Proactive people plan for the future!
Avoid “here and now” thinking and instead, look ahead and anticipate long-term consequences. Bring the future into the present; what can you do today to ensure success tomorrow? Don’t make decisions in a vacuum; every decision is a link in a chain of events leading to one final conclusion. In order to make the best decision, you have to know where you came from, where you are, and where you want to end up.
Step 4: Participate
Proactive people are not idle observers, they are active participants.
In order to be proactive, you must get involved. You have to take initiative and be a part of the solution.
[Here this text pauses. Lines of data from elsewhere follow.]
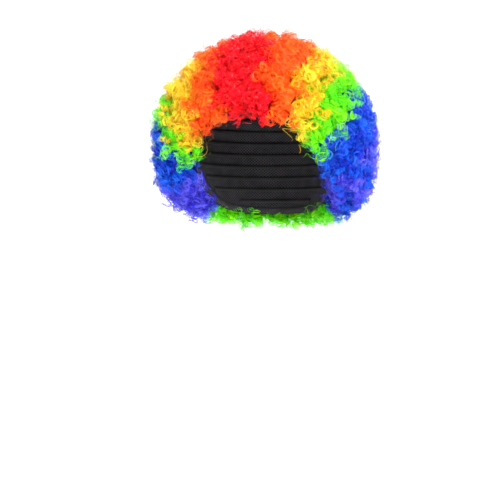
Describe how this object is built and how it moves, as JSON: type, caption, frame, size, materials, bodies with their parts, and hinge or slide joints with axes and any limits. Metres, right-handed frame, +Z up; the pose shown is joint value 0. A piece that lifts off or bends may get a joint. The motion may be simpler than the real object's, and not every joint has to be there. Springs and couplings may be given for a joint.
{
  "type": "clown wig",
  "caption": "Child's round party wig of tight curls in rainbow sections on a head cap, with an arched face opening, ear notches and a low nape.",
  "frame": {"origin": "the inside of the cap's crown, where it sits on top of the head", "axes": "+Z up, -Y towards the face opening, +X towards the wearer's left"},
  "size_m": [0.2517, 0.2544, 0.2147],
  "materials": {
    "cap_net": "matt elastic net",
    "hair_red": "glossy synthetic fibre",
    "hair_orange": "glossy synthetic fibre",
    "hair_yellow": "glossy synthetic fibre",
    "hair_green": "glossy synthetic fibre",
    "hair_blue": "glossy synthetic fibre",
    "hair_violet": "glossy synthetic fibre"
  },
  "bodies": {
    "root": {"cap": "cap_net", "hair_red": "hair_red", "hair_orange_left": "hair_orange", "hair_orange_right": "hair_orange", "hair_yellow_left": "hair_yellow", "hair_yellow_right": "hair_yellow", "hair_green_left": "hair_green", "hair_green_right": "hair_green", "hair_green_nape": "hair_green", "hair_blue_left": "hair_blue", "hair_blue_right": "hair_blue", "hair_blue_low": "hair_blue", "hair_violet_left": "hair_violet", "hair_violet_right": "hair_violet"}
  },
  "joints": []
}
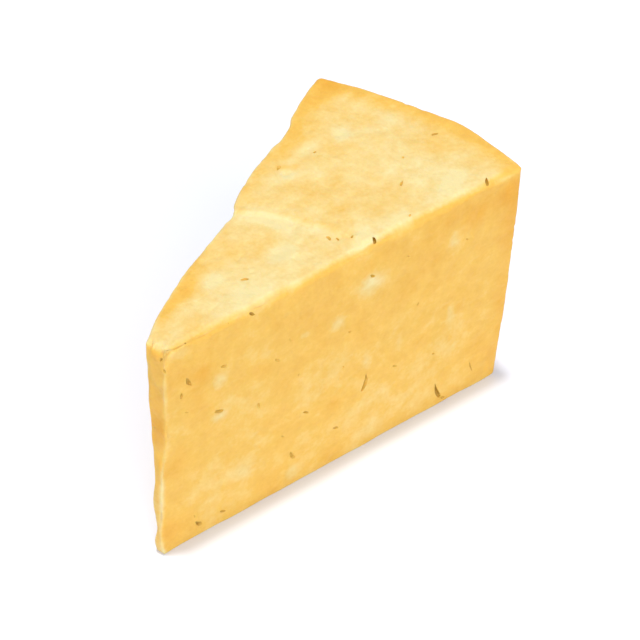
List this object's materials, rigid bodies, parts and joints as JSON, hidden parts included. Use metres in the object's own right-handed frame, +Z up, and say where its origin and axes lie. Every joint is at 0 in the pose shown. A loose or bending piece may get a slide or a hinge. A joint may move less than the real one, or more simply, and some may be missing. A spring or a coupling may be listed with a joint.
{
  "type": "roumy cheese wedge",
  "caption": "Wedge of hard pressed yellow roumy cheese with one straight knife-cut side, one torn wavy side, a snapped tip and small mechanical openings.",
  "frame": {"origin": "middle of the wedge's footprint, on the surface it rests on", "axes": "+Z up; +X from the snapped tip to the wheel's curved rim, along the line that halves the wedge; +Y towards the torn side, -Y towards the straight knife cut"},
  "size_m": [0.1742, 0.1001, 0.112],
  "materials": {
    "cheese": "dense, slightly waxy yellow curd with a satin cut face, faint paler curd grains, darker orange towards the rind, and ochre walls inside the small openings"
  },
  "bodies": {
    "root": {"cheese_wedge": "cheese"}
  },
  "joints": []
}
Recognise that you are only a piece of the whole and that you influence—and are influenced by—the actions of others. Don’t simply react to them. Engage with them. Exert your influence and make a contribution.
Step 5: Perform
Being proactive means taking timely, effective action.
You must be decisive and willing to do the work NOW. Procrastination is not an option. Take ownership of your performance and hold yourself accountable. Stand behind your decisions. Being proactive means you have taken careful, thoughtful steps to choose the appropriate path; you’re not just reacting impulsively to your environment.
There you have it, being a control freak isn't all bad, if you hone in your skills and learn to let go but work on being proactive, you will not only be a better leader but your organisation will achieve great things with you driving it to success!